Last year, CPR proposed a retirement plan which allowed for every horse in the industry to be rehomed. It would cost 1 per cent of the betting turnover and end the ‘discarding’ of horses bred for racing, but that don’t make it to the track. According to the group, these horses make up the bulk of what’s referred to as ‘wastage’, and end up being slaughtered.

The plan was rejected by the Australian Racing Board who would not comment on why they had dismissed it.

In the clamour following the installation of the billboard, the Australian Racing Board’s Chief Executive Peter McGauran told The Age he had no respect for CPR because they spread ‘myths’. But others in the industry have taken a different view.

Scott Brodie who runs the unique Thoroughbred Rehabilitation Program funded by Racing NSW, is persuaded by the value of communication. With a wide background in horse training and education, Brodie’s networks have included animal advocates. And he’s tried to reach out to them.

The former NSW Mounted Police horse trainer said he thought he might be able to unofficially mediate between Racing NSW, and animal welfare groups.

“I didn’t really get good feedback … it was really disappointing at the time.”

“It’s good to have someone that’s got a foot in each camp and as a mediator, have an understanding of both environments.
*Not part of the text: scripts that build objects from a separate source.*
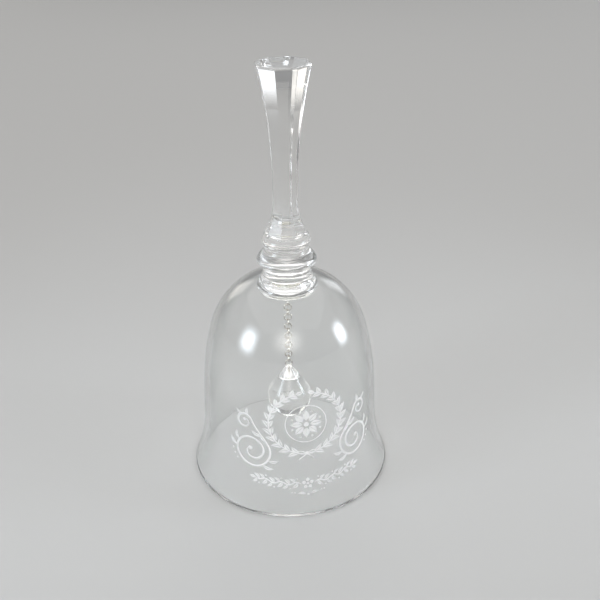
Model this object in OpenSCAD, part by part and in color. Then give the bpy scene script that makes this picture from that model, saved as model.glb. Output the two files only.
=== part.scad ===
// Clear glass table bell with an eight-sided stem handle.
// A thin glass bowl stands mouth down on its rim. The handle is fused through the crown
// into a round glass boss, and a chain of wire rings under the boss carries a glass drop.
// Millimetres, +Z up, origin at the centre of the rim on the surface the bell stands on.

/* [Overall] */
// Height from the rim to the top of the handle
total_h = 154; // [140:1:170]
// Outside diameter of the flared rim
rim_d = 76; // [68:0.5:84]

/* [Bowl] */
// Thickness of the glass wall
wall = 2; // [1.6:0.1:3]
// Radius that softens the outer edge of the rim
rim_round = 0.6; // [0.3:0.1:0.9]
// Height of the flared lip
lip_h = 22; // [16:0.5:28]
// Lean of the wall at the rim, degrees from upright
lip_lean = 22; // [16:0.5:26]
// Lean of the straight part of the wall, degrees from upright
wall_lean = 3; // [1:0.5:5]
// Height of the straight part of the wall
waist_h = 14; // [8:0.5:20]
// Radius of the slow curve between wall and dome
shoulder_r = 110; // [80:1:150]
// Lean of the wall where the round dome begins, degrees from upright
dome_lean = 15.2; // [12:0.1:18]

/* [Crown boss] */
// Diameter of the round glass boss under the crown
boss_d = 21.4; // [19:0.1:24]
// Thickness of the boss, whose edge is fully rounded
boss_t = 4.2; // [3:0.1:6]
// Height of the top face of the boss
boss_top_z = 77.6; // [76:0.1:79]

/* [Handle] */
// Distance across opposite flats at the top of the handle
top_w = 17.6; // [14:0.1:22]
// Distance across opposite flats at the slimmest place
waist_w = 8.2; // [6:0.1:12]
// Height where the slim part starts to widen upward
waist_top_z = 112; // [108:0.5:118]
// Height where the slim part starts to widen downward
waist_low_z = 108; // [104:0.5:110]
// Radius of the lower flare of the eight flats
foot_flare_r = 24; // [18:0.5:30]
// Height where the lower flare sinks into the upper knop
foot_z = 96.3; // [95.5:0.1:97]
// Small bevel around the top face
top_bevel = 0.45; // [0.2:0.05:1]
// Diameter of the upper knop
knop_a_d = 17.2; // [15:0.1:20]
// Height of the widest line of the upper knop
knop_a_z = 93.6; // [92.5:0.1:94.5]
// Diameter of the groove between the knops
groove_d = 15.5; // [13:0.1:16.5]
// Height of the groove
groove_z = 91.2; // [90.8:0.1:91.6]
// Diameter of the lower knop
knop_b_d = 21.4; // [19:0.1:24]
// Height of the widest line of the lower knop
knop_b_z = 86.2; // [85.6:0.1:86.8]
// Diameter of the neck that passes through the crown
neck_d = 17.5; // [15:0.1:19]

/* [Hanger] */
// Diameter of the clear cement pad under the boss
pad_d = 7.4; // [6:0.1:10]
// Height of the cement pad
pad_h = 2.6; // [1.5:0.1:4]
// Diameter of the metal disc set in the pad
disc_d = 6.2; // [5:0.1:8]
// Thickness of the metal disc
disc_t = 0.6; // [0.4:0.1:1]
// Diameter of the pins of both wire eyes
pin_d = 0.5; // [0.4:0.05:0.8]
// Height of the centre of the hanger eye
eye_z = 68.1; // [67.5:0.05:68.6]

/* [Chain] */
// Number of wire rings in the chain
link_count = 12; // [12:1:12]
// Diameter of the wire
wire_d = 0.5; // [0.4:0.05:0.6]
// Diameter of a ring measured at the middle of the wire
ring_d = 2.58; // [2.3:0.02:3]
// Free play between two linked rings
play = 0.08; // [0.05:0.01:0.15]

/* [Clapper] */
// Diameter of the glass drop
drop_d = 16.8; // [14:0.1:20]
// Height of the glass drop
drop_h = 21.3; // [18:0.1:24]
// Diameter of the flat tip of the drop
drop_tip_d = 2.6; // [2:0.1:4]
// Depth of the pin hole in the tip
drop_bore = 3.2; // [2:0.1:5]

/* [Hidden] */
rim_r = rim_d / 2;
neck_r = neck_d / 2;
// centre of the rounded outer edge of the rim
edge_c = [rim_r - rim_round, rim_round];
// lip: an arc that opens outward, centre outside the bell
lip_r = (lip_h - rim_round) / (sin(lip_lean) - sin(wall_lean));
lip_start = edge_c + rim_round * [cos(lip_lean), sin(lip_lean)];
lip_c = lip_start + lip_r * [cos(lip_lean), sin(lip_lean)];
lip_end = lip_c - lip_r * [cos(wall_lean), sin(wall_lean)];
// straight wall, then the slow shoulder arc, then a sphere centred on the axis
waist_end = lip_end + waist_h * [-tan(wall_lean), 1];
shoulder_c = waist_end - shoulder_r * [cos(wall_lean), sin(wall_lean)];
shoulder_end = shoulder_c + shoulder_r * [cos(dome_lean), sin(dome_lean)];
dome_r = shoulder_end[0] / cos(dome_lean);
dome_z = shoulder_end[1] - dome_r * sin(dome_lean);
// the inside of the lip meets the small inner bevel of the rim here
inner_edge_z = 0.5;
inner_lip_a = asin((lip_c[1] - inner_edge_z) / (lip_r + wall));
inner_edge_r = lip_c[0] - (lip_r + wall) * cos(inner_lip_a);
// handle flare radius that joins the slim part to the top width
top_rise = total_h - waist_top_z;
top_spread = (top_w - waist_w) / 2;
top_flare_r = (top_rise * top_rise + top_spread * top_spread) / (2 * top_spread);
top_flare_a = asin((top_rise - top_bevel) / top_flare_r);
foot_a = asin((waist_low_z - foot_z) / foot_flare_r);
// hanger, chain and clapper heights
boss_z = boss_top_z - boss_t;
pad_z = boss_z - pad_h;
disc_z = pad_z - disc_t;
pitch = ring_d - wire_d - play;
ring_r = ring_d / 2;
drop_eye_z = eye_z - pitch * (link_count + 1);
drop_top_z = drop_eye_z - ring_r - wire_d / 2;
drop_r = drop_d / 2;
drop_z = drop_top_z - drop_h + drop_r;
drop_side_a = asin(drop_r / norm([drop_tip_d / 2, drop_top_z - drop_z]))
    - atan(drop_tip_d / 2 / (drop_top_z - drop_z));
glass = [0.86, 0.9, 0.92, 0.45];
silver = [0.78, 0.77, 0.74];

// points on an arc around c from angle a0 to a1 in n steps
function arc(c, r, a0, a1, n) =
    [for (i = [0:n]) c + r * [cos(a0 + (a1 - a0) * i / n), sin(a0 + (a1 - a0) * i / n)]];

// flipped copy of an outline for the other side of the axis, in reverse order
function flip(p) = [for (i = [len(p) - 1:-1:0]) [-p[i][0], p[i][1]]];

// glass bowl: flared lip, straight wall, shoulder and dome around the neck hole
module bell_body() {
    outer = concat(
        arc(edge_c, rim_round, -90, lip_lean, 4),
        arc(lip_c, lip_r, 180 + lip_lean, 180 + wall_lean, 7),
        arc(shoulder_c, shoulder_r, wall_lean, dome_lean, 4),
        arc([0, dome_z], dome_r, dome_lean + 3, acos(neck_r / dome_r), 10)
    );
    inner = concat(
        arc([0, dome_z], dome_r - wall, acos(neck_r / (dome_r - wall)), dome_lean, 10),
        arc(shoulder_c, shoulder_r - wall, dome_lean - 3, wall_lean, 3),
        arc(lip_c, lip_r + wall, 180 + wall_lean, 180 + inner_lip_a, 7),
        [[inner_edge_r + 0.4, 0]]
    );
    color(glass) rotate_extrude($fn = 72) polygon(concat(outer, inner));
}

// the eight flats of the stem seen from one side
module stem_side() {
    side = concat(
        [[top_w / 2 - top_bevel, total_h]],
        arc([waist_w / 2 + top_flare_r, waist_top_z], top_flare_r, 180 - top_flare_a, 180, 12),
        arc([waist_w / 2 + foot_flare_r, waist_low_z], foot_flare_r, 180, 180 + foot_a, 7),
        [[waist_w / 2 + foot_flare_r * (1 - cos(foot_a)), knop_a_z]]
    );
    rotate([90, 0, 0]) linear_extrude(height = 2 * top_w, center = true)
        polygon(concat(side, flip(side)));
}

// glass handle: eight-sided stem on two round knops and the neck through the crown
module handle() {
    knop_a = knop_a_d / 2;
    knop_b = knop_b_d / 2;
    round_part = concat(
        [[0, foot_z + 0.2]],
        arc([knop_a - 2.7, knop_a_z], 2.7, 70, 0, 5),
        arc([knop_a - 1.2, knop_a_z], 1.2, -15, -45, 2),
        [[groove_d / 2, groove_z], [groove_d / 2 + 0.4, groove_z - 1.2]],
        arc([knop_b - 1.5, knop_b_z], 1.5, 45, -50, 5),
        [[neck_r + 0.3, knop_b_z - 2.7], [neck_r, knop_b_z - 3.4],
         [neck_r, boss_top_z], [0, boss_top_z]]
    );
    color(glass) union() {
        intersection() {
            stem_side();
            rotate([0, 0, 45]) stem_side();
            rotate([0, 0, 90]) stem_side();
            rotate([0, 0, 135]) stem_side();
        }
        rotate_extrude($fn = 72) polygon(round_part);
    }
}

// round glass boss fused to the end of the neck inside the bowl
module crown_boss() {
    e = boss_t / 2;
    color(glass) rotate_extrude($fn = 72) polygon(concat(
        [[0, boss_z]],
        arc([boss_d / 2 - e, boss_z + e], e, -90, 90, 10),
        [[0, boss_top_z]]
    ));
}

// clear cement pad that holds the hanger disc, with the hole for the eye pin
module hanger_cement() {
    color([0.93, 0.92, 0.84, 0.6]) difference() {
        rotate_extrude($fn = 48) polygon(concat(
            [[0, pad_z]],
            arc([pad_d / 2 - 0.9, pad_z + 0.9], 0.9, -90, 0, 4),
            [[pad_d / 2, pad_z + 1.2], [pad_d / 2 + 0.5, boss_z], [0, boss_z]]
        ));
        translate([0, 0, pad_z - 1]) cylinder(h = 2.2, d = pin_d, $fn = 16);
    }
}

// flat metal disc under the cement pad
module hanger_disc() {
    color(silver) difference() {
        rotate_extrude($fn = 48) polygon([
            [0, disc_z], [disc_d / 2 - 0.2, disc_z], [disc_d / 2, disc_z + 0.2],
            [disc_d / 2, pad_z], [0, pad_z]
        ]);
        translate([0, 0, disc_z - 1]) cylinder(h = disc_t + 2, d = pin_d, $fn = 16);
    }
}

// one wire ring standing upright; turn 0 lies in the XZ plane, 90 in the YZ plane
module ring(z, turn) {
    translate([0, 0, z]) rotate([0, 0, turn]) rotate([90, 0, 0])
        rotate_extrude($fn = 24) translate([ring_r, 0]) circle(d = wire_d, $fn = 14);
}

// wire eye with a pin up through the disc into the cement
module hanger_eye() {
    color(silver) union() {
        ring(eye_z, 90);
        translate([0, 0, eye_z + ring_r])
            cylinder(h = pad_z + 1.2 - eye_z - ring_r, d = pin_d, $fn = 16);
    }
}

// chain ring number n, counted from the top, each a quarter turn from the last
module chain_link(n) {
    color(silver) ring(eye_z - pitch * n, n % 2 == 1 ? 0 : 90);
}

// wire eye with a pin down into the glass drop
module clapper_eye() {
    color(silver) union() {
        ring(drop_eye_z, link_count % 2 == 1 ? 90 : 0);
        translate([0, 0, drop_top_z - drop_bore])
            cylinder(h = drop_bore + wire_d / 2, d = pin_d, $fn = 16);
    }
}

// solid glass drop that strikes the bowl
module clapper() {
    color(glass) difference() {
        rotate_extrude($fn = 48) polygon(concat(
            arc([0, drop_z], drop_r, -90, drop_side_a, 14),
            [[drop_tip_d / 2, drop_top_z], [0, drop_top_z]]
        ));
        translate([0, 0, drop_top_z - drop_bore])
            cylinder(h = drop_bore + 1, d = pin_d, $fn = 16);
    }
}

bell_body();
handle();
crown_boss();
hanger_cement();
hanger_disc();
hanger_eye();
chain_link(1);  // chain_link_01
chain_link(2);  // chain_link_02
chain_link(3);  // chain_link_03
chain_link(4);  // chain_link_04
chain_link(5);  // chain_link_05
chain_link(6);  // chain_link_06
chain_link(7);  // chain_link_07
chain_link(8);  // chain_link_08
chain_link(9);  // chain_link_09
chain_link(10);  // chain_link_10
chain_link(11);  // chain_link_11
chain_link(12);  // chain_link_12
clapper_eye();
clapper();
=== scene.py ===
"""Looks for the glass table bell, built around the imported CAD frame.

The blown bowl, the handle and the boss are open surfaces that meet edge to edge. With the top of
the cement pad they close one volume of glass that has no false faces inside it. The pieces are in
millimetres, and make_mesh turns them into metres. The floor, the lamps and the camera are in
metres. Heights are above the floor, and the axis of the bell is x = y = 0.
"""

import math

import bpy
import numpy as np
from mathutils import Matrix, Vector


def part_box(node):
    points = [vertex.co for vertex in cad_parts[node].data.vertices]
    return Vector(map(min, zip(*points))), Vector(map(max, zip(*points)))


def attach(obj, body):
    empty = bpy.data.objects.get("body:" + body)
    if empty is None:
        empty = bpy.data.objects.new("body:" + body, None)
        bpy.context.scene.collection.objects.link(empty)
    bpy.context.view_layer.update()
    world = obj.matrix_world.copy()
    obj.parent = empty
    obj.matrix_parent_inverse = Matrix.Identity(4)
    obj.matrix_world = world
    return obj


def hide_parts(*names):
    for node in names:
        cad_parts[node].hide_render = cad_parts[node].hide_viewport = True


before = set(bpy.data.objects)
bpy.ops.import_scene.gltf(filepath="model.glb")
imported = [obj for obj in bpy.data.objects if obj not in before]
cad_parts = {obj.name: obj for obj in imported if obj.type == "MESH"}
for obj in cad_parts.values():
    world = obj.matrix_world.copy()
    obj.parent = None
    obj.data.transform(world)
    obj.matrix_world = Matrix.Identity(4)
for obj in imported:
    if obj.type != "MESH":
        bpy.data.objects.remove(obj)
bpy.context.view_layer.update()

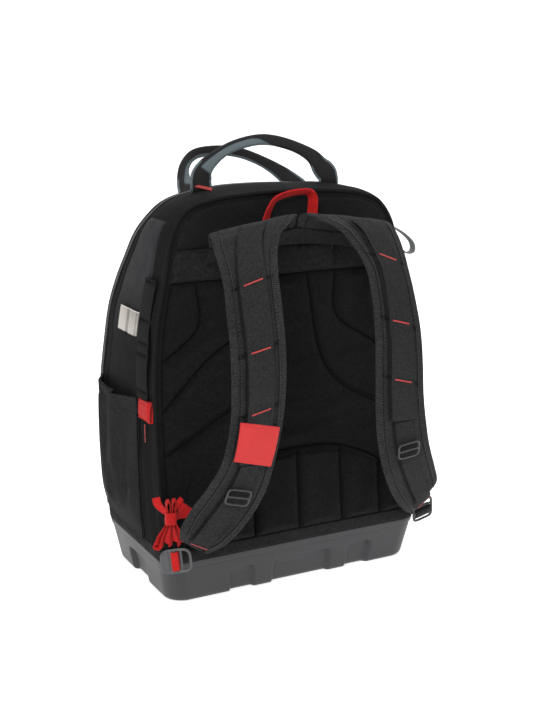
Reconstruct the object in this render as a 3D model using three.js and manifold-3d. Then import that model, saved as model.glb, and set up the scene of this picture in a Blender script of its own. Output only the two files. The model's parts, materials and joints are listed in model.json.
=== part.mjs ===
// A tool backpack: a moulded tub, a hollow cloth body with pockets, a quilted back,
// two padded shoulder straps and two carry handles. Millimetres, +Z up.
// The origin is the middle of the tub's underside. +X is the right-hand side seen from
// the wearer's side, -Y is the wearer's side (the harness) and +Y the outer front.
import * as THREE from 'three';
import Module from 'manifold-3d';
import { mergeVertices } from 'three/addons/utils/BufferGeometryUtils.js';

const wasm = await Module();
wasm.setup();

// Driving dimensions of the bag
const bagWidth = 400;
const bagDepth = 225;
const tubHeight = 62;
const tubTaper = 11.5;
const tubCorner = 28;
const tubWall = 3;
const tubFloor = 3;
const lipHeight = 9;
const lipProud = 1.2;
const recessDepth = 5;
const bindingHeight = 17;
const bindingThickness = 5;
const bindingProud = 2;
const shellHeight = 462;
const backLean = 45;
const edgeRound = 5;
const baseRoundHeight = 75;
const sideCrown = 5;
const fabricWall = 2.5;
const pipingRadius = 3;
const zipperWidth = 9;
const zipperThickness = 3.4;
const sliderLength = 22;
const pullLength = 32;
const pullThickness = 2.4;
const frontCrown = 26;
const pocketHeight = 205;
const pocketBulge = 31;
const sidePocketHeight = 199;
const sidePocketBulge = 15;

// Clearances: between hard neighbours, between a cloth piece and what it lies on, and
// under the webbing on a strap's twisted face
const seat = 0.3;
const clothSeat = 0.6;
const twistSeat = 1.35;

// Quilted back
const panelPad = 4;
const bandPad = 6;
const backPad = 9;
const lumbarPad = 12;
const channelWidth = 4;
const channelDepth = 4;
const padMargin = 5;

// Harness
const strapReach = 110;
const strapThickness = 11;
const strapEdge = 6;
const webbingWidth = 36;
const lowerWebbingWidth = 27;
const webbingThickness = 1.8;
const yokeThickness = 7;
const labelWidth = 58;
const labelThickness = 1.2;
const sliderFrameLength = 24;
const sliderFrameWidth = 35;
const sliderFrameThickness = 3;
const sliderFrameBar = 3.5;
const lockLength = 41;
const lockWidth = 33;
const lockThickness = 3.2;
const lockSlotWidth = 26;
const adjusterWidth = 25;
const adjusterThickness = 1.6;
const tailHeight = 72;
const tailWidth = 46;
const tailThickness = 11;
const wrapWidth = 15;
const wrapHeight = 18;
const wrapThickness = 1.6;

// Handles, loops and trim
const handleRise = 56;
const frontHandleRise = 67;
const handleFoot = 4;
const handleThickness = 7;
const handleRootThickness = 2.6;
const handleGripHeight = 15;
const handleRootWidth = 25;
const grabLoopWidth = 15;
const grabLoopSpan = 72;
const grabLoopRise = 44;
const sideLoopWidth = 14;
const sideLoopReach = 62;
const tapeClipLength = 64;
const tapeClipHeight = 31;
const tapeClipThickness = 1.6;
const sideWebbingWidth = 32;
const tabWidth = 35;
const tabHeight = 27;
const tabThickness = 4;

// Sizes that follow from them
const halfWidth = bagWidth / 2;
const halfDepth = bagDepth / 2;
const bindingTop = tubHeight + seat + bindingHeight;
const shellBase = bindingTop + seat;
const shellTop = shellBase + shellHeight;

const colours = {
  cloth: 0x232325,
  clothGrey: 0x3a3b3e,
  mesh: 0x18181a,
  tub: 0x4b4c50,
  webbing: 0x1d1d1f,
  grey: 0x66757c,
  red: 0xd8322c,
  steel: 0xb9b5a8,
  buckle: 0x3c3d40,
};

const group = new THREE.Group();

function addPiece(name, geometry, colour, roughness = 0.9, metalness = 0) {
  const material = new THREE.MeshStandardMaterial({ color: colour, roughness, metalness });
  const mesh = new THREE.Mesh(geometry, material);
  mesh.name = name;
  group.add(mesh);
  return mesh;
}

// Solids from grids and sections

function closedGeometry(positions, indices) {
  let volume = 0;
  const a = new THREE.Vector3();
  const b = new THREE.Vector3();
  const c = new THREE.Vector3();
  for (let i = 0; i < indices.length; i += 3) {
    a.fromArray(positions, indices[i] * 3);
    b.fromArray(positions, indices[i + 1] * 3);
    c.fromArray(positions, indices[i + 2] * 3);
    volume += a.dot(b.cross(c));
  }
  if (volume < 0) {
    for (let i = 0; i < indices.length; i += 3) {
      [indices[i], indices[i + 1]] = [indices[i + 1], indices[i]];
    }
  }
  const geometry = new THREE.BufferGeometry();
  geometry.setAttribute('position', new THREE.Float32BufferAttribute(positions, 3));
  geometry.setIndex(indices);
  return geometry;
}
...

There’s an opportunity there to bring people together,” he said.

 

Scott Brodie with one of the horses stabled at Canterbury Racecourse. Photo: Nadyat El Gawley
Scott Brodie with one of the horses stabled at Canterbury
Racecourse. Photo: Nadyat El Gawley

Brodie oversees an estimated 30 volunteers and a partnership with Corrective Services NSW’s St Heliers facility at Muswellbrook. The program also has a number of staff who look after the horses at its headquarters at Canterbury Racecourse in Sydney.

“The horses come from owners, trainers, studs,” he said. “We have horses that have been racing for 10 years; we have some horses that never even made it to the race track. “

“They go to the prison… [and] because we’ve got plenty of land up there, the horses will have six months just in a paddock being horses.”

“And once they’ve had that six months…we introduce them to the inmates [who] do six weeks with each horse utilising natural horsemanship techniques which is horse whispering.”

Mr Brodie regards the program as one providing holistic approaches to horse training where gentle interaction is core. But he also sees it as one which helps both horses and people in the art of communication.

A staff member working with Mr Sublime at Canterbury Racecourse. Photo: Nadyat El Gawley
A staff member working with Mr Sublime at Canterbury
Racecourse. Photo: Nadyat El Gawley

“I’ve seen some unbelievable stuff,” he said about the turnaround in the lives of the inmates. So far, he says, no one who has gone through the program has returned to gaol.

About 100 horses go through the program each year and according to Lei Sam, there’s a great demand for it. However, there are “ many owners and trainers who already have future plans for their horses once retired…”

It is a point of contention with animal welfare groups who say the industry is not doing enough to save the lives of retired or working horses.

A disturbing video posted on CPR’s website in 2012 taken at the Victorian Laverton Knackery during Cup Week, showed horrifying treatment of horses. The animals were shot in front of one another with one horse dragged across gravel still alive after its throat was slit.

For Ward Young, watching it all has profoundly changed him.

“It does something to you that cannot be undone. For me, it stained my psyche and I could not in good conscience turn away and let it continue,” he said.